▸ **Recorded data**

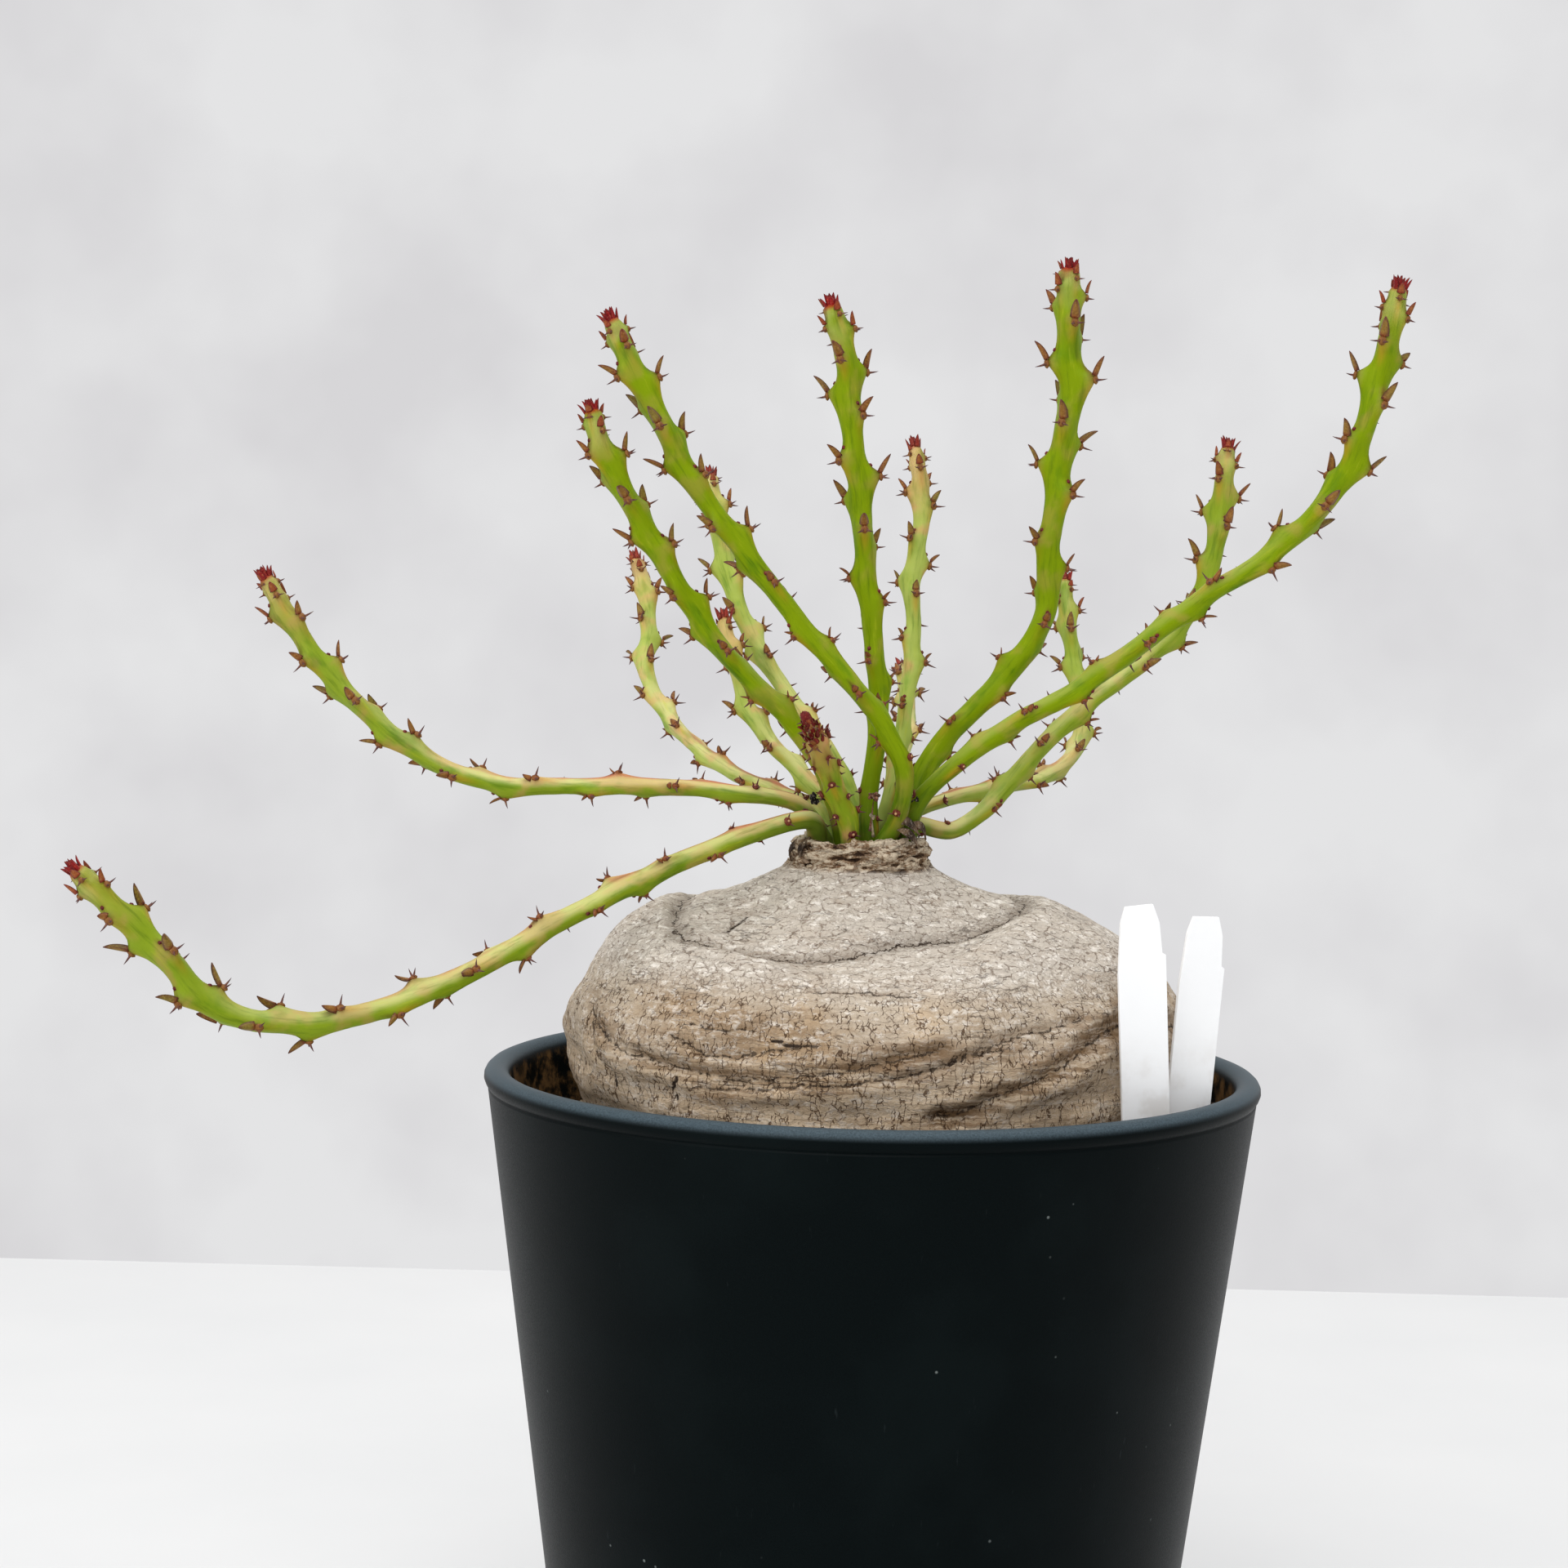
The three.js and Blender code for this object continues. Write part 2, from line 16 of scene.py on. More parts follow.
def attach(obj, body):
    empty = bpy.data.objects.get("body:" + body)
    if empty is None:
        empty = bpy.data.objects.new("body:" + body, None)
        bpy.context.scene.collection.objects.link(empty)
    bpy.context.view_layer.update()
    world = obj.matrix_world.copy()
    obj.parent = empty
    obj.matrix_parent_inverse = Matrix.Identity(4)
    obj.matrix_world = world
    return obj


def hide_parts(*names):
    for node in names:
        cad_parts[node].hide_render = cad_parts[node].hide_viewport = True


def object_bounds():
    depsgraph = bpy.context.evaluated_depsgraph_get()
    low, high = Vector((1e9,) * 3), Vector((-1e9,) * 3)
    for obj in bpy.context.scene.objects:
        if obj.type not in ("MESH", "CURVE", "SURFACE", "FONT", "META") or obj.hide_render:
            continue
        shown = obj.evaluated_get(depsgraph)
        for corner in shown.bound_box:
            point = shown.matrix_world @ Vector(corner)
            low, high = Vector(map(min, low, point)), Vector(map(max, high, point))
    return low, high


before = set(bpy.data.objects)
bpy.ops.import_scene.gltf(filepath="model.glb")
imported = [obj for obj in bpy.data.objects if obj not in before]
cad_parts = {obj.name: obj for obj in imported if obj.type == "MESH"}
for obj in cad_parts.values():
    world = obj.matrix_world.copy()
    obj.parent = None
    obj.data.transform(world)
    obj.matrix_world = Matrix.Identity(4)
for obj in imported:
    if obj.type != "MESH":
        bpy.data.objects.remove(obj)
CAD_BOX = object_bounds()

MM = 0.001
TAU = 2 * math.pi
RIM_Z = 135
random = np.random.default_rng(12)

# Numbers and curves

CURVE_SAMPLES = 24


def ease(low, high, value):
    """0 at low and 1 at high, smooth between them and flat beyond."""
    t = np.clip((value - low) / (high - low), 0, 1)
    return t * t * (3 - 2 * t)


def bell(value, width):
    return np.exp(-((value / width) ** 2))


def unit(vector):
    return vector / np.linalg.norm(vector, axis=-1, keepdims=True)


def circle(count):
    """Evenly spaced angles, once round."""
    return np.arange(count) / count * TAU


def apart(angle, other):
    """How far an angle lies from another one, between minus half a turn and half a turn."""
    return (angle - other + math.pi) % TAU - math.pi


def turned(radius, height, angle, middle=0):
    """Points at those radii, heights and angles about an upright axis, with middle as its x."""
    return np.stack(np.broadcast_arrays(middle + radius * np.cos(angle), radius * np.sin(angle), height), -1)


def columns(profile):
    """The radii and the heights of a profile, each as a column."""
    return np.hsplit(np.array(profile, float), 2)


def oval(centre, first, second, sides):
    """A ring of points about a centre; first and second are its half axes."""
    angle = circle(sides)[:, None]
    return centre + np.cos(angle) * first + np.sin(angle) * second


def curve_through(points, step):
    """Evenly spaced places, about a step apart, on a Catmull-Rom curve, and how far along each one is."""
    p = np.array(points, float)
    p = np.vstack([2 * p[0] - p[1], p, 2 * p[-1] - p[-2]])
    t = np.linspace(0, 1, CURVE_SAMPLES, endpoint=False)[:, None]
    pieces = []
    for a, b, c, d in zip(p, p[1:], p[2:], p[3:]):
        start, end = (c - a) / 2, (d - b) / 2
        between = (2 * t**3 - 3 * t**2 + 1) * b + (3 * t**2 - 2 * t**3) * c
        pieces.append(between + (t**3 - 2 * t**2 + t) * start + (t**3 - t**2) * end)
    dense = np.vstack([*pieces, p[-2:-1]])
    along = np.concatenate([[0], np.cumsum(np.linalg.norm(np.diff(dense, axis=0), axis=1))])
    places = np.linspace(0, along[-1], round(along[-1] / step) + 1)
    return np.column_stack([np.interp(places, along, column) for column in dense.T]), places


def cloud(points, size, octaves=3, seed=0.0):
    """Soft noise of about -1 to 1, with features of that size in millimetres; size may differ by axis."""
    scaled = points / np.array(size) + seed
    values = [noise.fractal(Vector(p), 1.0, 2.0, octaves) for p in scaled.reshape(-1, 3)]
    return np.array(values).reshape(points.shape[:-1])


def shade(red, green, blue):
    """A colour in 0 to 255 as the linear values that shaders and meshes hold."""
    value = np.array([red, green, blue], float) / 255
    return np.where(value <= 0.04045, value / 12.92, ((value + 0.055) / 1.055) ** 2.4)


def tones(**colours):
    return Facts(**{name: shade(*colour) for name, colour in colours.items()})


def mixed(first, second, share):
    share = np.asarray(share, float)[..., None]
    return first * (1 - share) + second * share


# Meshes


def closed_skin(rings):
    """Points and faces of a closed surface over rings of points, with a middle point at each end."""
    count, around = rings.shape[:2]
    points = np.vstack([rings.reshape(-1, 3), rings[0].mean(0), rings[-1].mean(0)])
    j = np.arange(around)
    k = (j + 1) % around
    low = np.arange(count - 1)[:, None] * around
    last = (count - 1) * around
    middle = np.full(around, count * around)
    sides = np.stack([low + j, low + k, low + around + k, low + around + j], -1).reshape(-1, 4)
    start, end = np.stack([middle, k, j], -1), np.stack([middle + 1, last + j, last + k], -1)
    return points, [*sides.tolist(), *start.tolist(), *end.tolist()]


def with_ends(values):
    """A field over rings of points as a flat list that also covers the two middle points."""
    ends = np.stack([values[0, 0], values[-1, 0]])
    return np.concatenate([values.reshape(-1, *values.shape[2:]), ends])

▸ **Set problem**
Please quote the data above in full, with no line missing.

▸ **Full output**
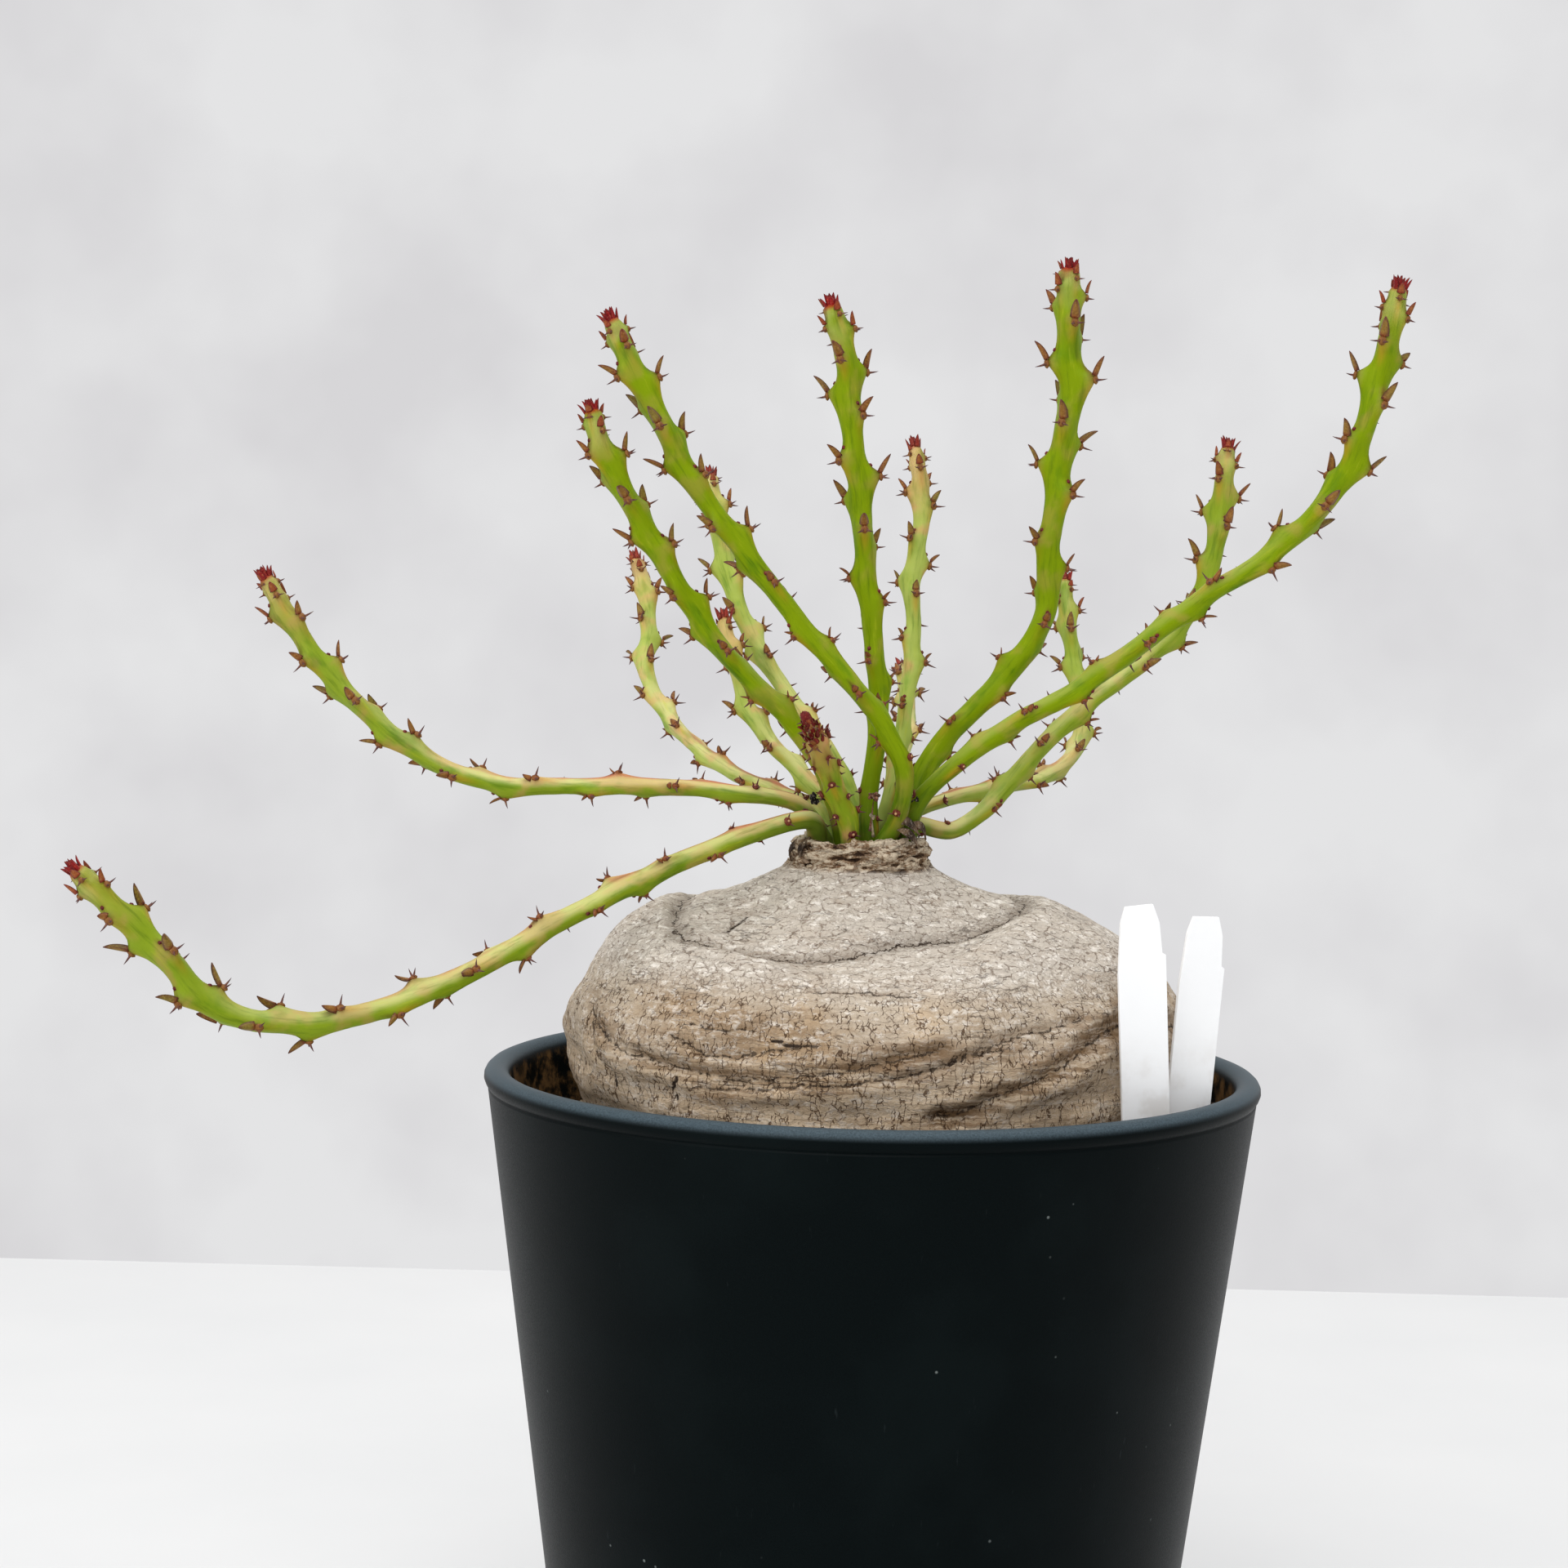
The three.js and Blender code for this object continues. Write part 2, from line 16 of scene.py on. More parts follow.
def attach(obj, body):
    empty = bpy.data.objects.get("body:" + body)
    if empty is None:
        empty = bpy.data.objects.new("body:" + body, None)
        bpy.context.scene.collection.objects.link(empty)
    bpy.context.view_layer.update()
    world = obj.matrix_world.copy()
    obj.parent = empty
    obj.matrix_parent_inverse = Matrix.Identity(4)
    obj.matrix_world = world
    return obj


def hide_parts(*names):
    for node in names:
        cad_parts[node].hide_render = cad_parts[node].hide_viewport = True


def object_bounds():
    depsgraph = bpy.context.evaluated_depsgraph_get()
    low, high = Vector((1e9,) * 3), Vector((-1e9,) * 3)
    for obj in bpy.context.scene.objects:
        if obj.type not in ("MESH", "CURVE", "SURFACE", "FONT", "META") or obj.hide_render:
            continue
        shown = obj.evaluated_get(depsgraph)
        for corner in shown.bound_box:
            point = shown.matrix_world @ Vector(corner)
            low, high = Vector(map(min, low, point)), Vector(map(max, high, point))
    return low, high


before = set(bpy.data.objects)
bpy.ops.import_scene.gltf(filepath="model.glb")
imported = [obj for obj in bpy.data.objects if obj not in before]
cad_parts = {obj.name: obj for obj in imported if obj.type == "MESH"}
for obj in cad_parts.values():
    world = obj.matrix_world.copy()
    obj.parent = None
    obj.data.transform(world)
    obj.matrix_world = Matrix.Identity(4)
for obj in imported:
    if obj.type != "MESH":
        bpy.data.objects.remove(obj)
CAD_BOX = object_bounds()

MM = 0.001
TAU = 2 * math.pi
RIM_Z = 135
random = np.random.default_rng(12)

# Numbers and curves

CURVE_SAMPLES = 24


def ease(low, high, value):
    """0 at low and 1 at high, smooth between them and flat beyond."""
    t = np.clip((value - low) / (high - low), 0, 1)
    return t * t * (3 - 2 * t)


def bell(value, width):
    return np.exp(-((value / width) ** 2))


def unit(vector):
    return vector / np.linalg.norm(vector, axis=-1, keepdims=True)


def circle(count):
    """Evenly spaced angles, once round."""
    return np.arange(count) / count * TAU


def apart(angle, other):
    """How far an angle lies from another one, between minus half a turn and half a turn."""
    return (angle - other + math.pi) % TAU - math.pi


def turned(radius, height, angle, middle=0):
    """Points at those radii, heights and angles about an upright axis, with middle as its x."""
    return np.stack(np.broadcast_arrays(middle + radius * np.cos(angle), radius * np.sin(angle), height), -1)


def columns(profile):
    """The radii and the heights of a profile, each as a column."""
    return np.hsplit(np.array(profile, float), 2)


def oval(centre, first, second, sides):
    """A ring of points about a centre; first and second are its half axes."""
    angle = circle(sides)[:, None]
    return centre + np.cos(angle) * first + np.sin(angle) * second


def curve_through(points, step):
    """Evenly spaced places, about a step apart, on a Catmull-Rom curve, and how far along each one is."""
    p = np.array(points, float)
    p = np.vstack([2 * p[0] - p[1], p, 2 * p[-1] - p[-2]])
    t = np.linspace(0, 1, CURVE_SAMPLES, endpoint=False)[:, None]
    pieces = []
    for a, b, c, d in zip(p, p[1:], p[2:], p[3:]):
        start, end = (c - a) / 2, (d - b) / 2
        between = (2 * t**3 - 3 * t**2 + 1) * b + (3 * t**2 - 2 * t**3) * c
        pieces.append(between + (t**3 - 2 * t**2 + t) * start + (t**3 - t**2) * end)
    dense = np.vstack([*pieces, p[-2:-1]])
    along = np.concatenate([[0], np.cumsum(np.linalg.norm(np.diff(dense, axis=0), axis=1))])
    places = np.linspace(0, along[-1], round(along[-1] / step) + 1)
    return np.column_stack([np.interp(places, along, column) for column in dense.T]), places


def cloud(points, size, octaves=3, seed=0.0):
    """Soft noise of about -1 to 1, with features of that size in millimetres; size may differ by axis."""
    scaled = points / np.array(size) + seed
    values = [noise.fractal(Vector(p), 1.0, 2.0, octaves) for p in scaled.reshape(-1, 3)]
    return np.array(values).reshape(points.shape[:-1])


def shade(red, green, blue):
    """A colour in 0 to 255 as the linear values that shaders and meshes hold."""
    value = np.array([red, green, blue], float) / 255
    return np.where(value <= 0.04045, value / 12.92, ((value + 0.055) / 1.055) ** 2.4)


def tones(**colours):
    return Facts(**{name: shade(*colour) for name, colour in colours.items()})


def mixed(first, second, share):
    share = np.asarray(share, float)[..., None]
    return first * (1 - share) + second * share


# Meshes


def closed_skin(rings):
    """Points and faces of a closed surface over rings of points, with a middle point at each end."""
    count, around = rings.shape[:2]
    points = np.vstack([rings.reshape(-1, 3), rings[0].mean(0), rings[-1].mean(0)])
    j = np.arange(around)
    k = (j + 1) % around
    low = np.arange(count - 1)[:, None] * around
    last = (count - 1) * around
    middle = np.full(around, count * around)
    sides = np.stack([low + j, low + k, low + around + k, low + around + j], -1).reshape(-1, 4)
    start, end = np.stack([middle, k, j], -1), np.stack([middle + 1, last + j, last + k], -1)
    return points, [*sides.tolist(), *start.tolist(), *end.tolist()]


def with_ends(values):
    """A field over rings of points as a flat list that also covers the two middle points."""
    ends = np.stack([values[0, 0], values[-1, 0]])
    return np.concatenate([values.reshape(-1, *values.shape[2:]), ends])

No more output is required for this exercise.